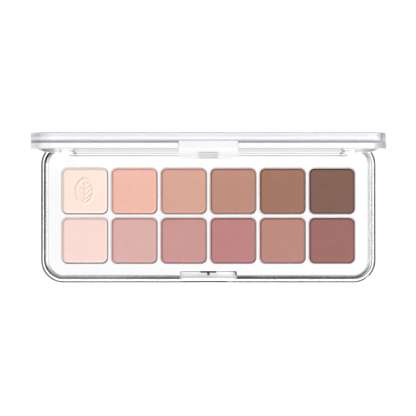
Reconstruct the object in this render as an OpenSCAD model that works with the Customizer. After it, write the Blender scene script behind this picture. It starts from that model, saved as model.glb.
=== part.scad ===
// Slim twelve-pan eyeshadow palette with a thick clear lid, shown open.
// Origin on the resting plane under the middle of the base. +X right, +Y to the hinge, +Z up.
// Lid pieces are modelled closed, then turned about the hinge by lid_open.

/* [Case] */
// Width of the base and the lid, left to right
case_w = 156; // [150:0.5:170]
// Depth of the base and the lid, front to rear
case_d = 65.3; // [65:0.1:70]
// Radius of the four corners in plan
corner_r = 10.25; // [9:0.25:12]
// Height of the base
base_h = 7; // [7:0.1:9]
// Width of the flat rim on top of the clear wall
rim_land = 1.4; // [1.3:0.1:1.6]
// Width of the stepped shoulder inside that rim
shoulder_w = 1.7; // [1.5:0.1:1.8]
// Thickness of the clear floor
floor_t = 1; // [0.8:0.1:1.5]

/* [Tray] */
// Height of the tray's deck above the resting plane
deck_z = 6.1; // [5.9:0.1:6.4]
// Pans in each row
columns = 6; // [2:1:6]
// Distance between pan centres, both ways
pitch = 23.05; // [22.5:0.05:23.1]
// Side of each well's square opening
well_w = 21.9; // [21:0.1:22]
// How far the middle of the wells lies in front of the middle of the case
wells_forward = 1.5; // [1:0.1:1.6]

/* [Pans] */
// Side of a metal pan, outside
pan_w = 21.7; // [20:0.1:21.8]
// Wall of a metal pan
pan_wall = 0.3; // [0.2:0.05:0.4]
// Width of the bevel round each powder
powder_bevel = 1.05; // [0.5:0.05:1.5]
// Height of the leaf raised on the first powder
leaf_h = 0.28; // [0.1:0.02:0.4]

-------

**WHAT NEEDS TO BE DONE**
Extract the full listing and reproduce each line exactly.

**THE COMPLETED TASK**
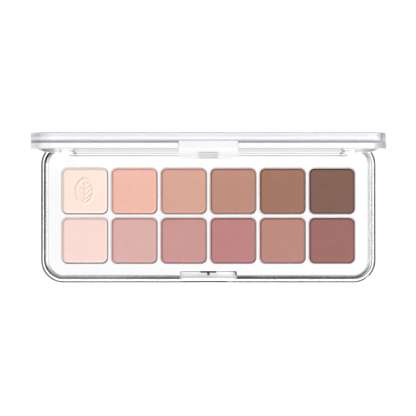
Reconstruct the object in this render as an OpenSCAD model that works with the Customizer. After it, write the Blender scene script behind this picture. It starts from that model, saved as model.glb.
=== part.scad ===
// Slim twelve-pan eyeshadow palette with a thick clear lid, shown open.
// Origin on the resting plane under the middle of the base. +X right, +Y to the hinge, +Z up.
// Lid pieces are modelled closed, then turned about the hinge by lid_open.

/* [Case] */
// Width of the base and the lid, left to right
case_w = 156; // [150:0.5:170]
// Depth of the base and the lid, front to rear
case_d = 65.3; // [65:0.1:70]
// Radius of the four corners in plan
corner_r = 10.25; // [9:0.25:12]
// Height of the base
base_h = 7; // [7:0.1:9]
// Width of the flat rim on top of the clear wall
rim_land = 1.4; // [1.3:0.1:1.6]
// Width of the stepped shoulder inside that rim
shoulder_w = 1.7; // [1.5:0.1:1.8]
// Thickness of the clear floor
floor_t = 1; // [0.8:0.1:1.5]

/* [Tray] */
// Height of the tray's deck above the resting plane
deck_z = 6.1; // [5.9:0.1:6.4]
// Pans in each row
columns = 6; // [2:1:6]
// Distance between pan centres, both ways
pitch = 23.05; // [22.5:0.05:23.1]
// Side of each well's square opening
well_w = 21.9; // [21:0.1:22]
// How far the middle of the wells lies in front of the middle of the case
wells_forward = 1.5; // [1:0.1:1.6]

/* [Pans] */
// Side of a metal pan, outside
pan_w = 21.7; // [20:0.1:21.8]
// Wall of a metal pan
pan_wall = 0.3; // [0.2:0.05:0.4]
// Width of the bevel round each powder
powder_bevel = 1.05; // [0.5:0.05:1.5]
// Height of the leaf raised on the first powder
leaf_h = 0.28; // [0.1:0.02:0.4]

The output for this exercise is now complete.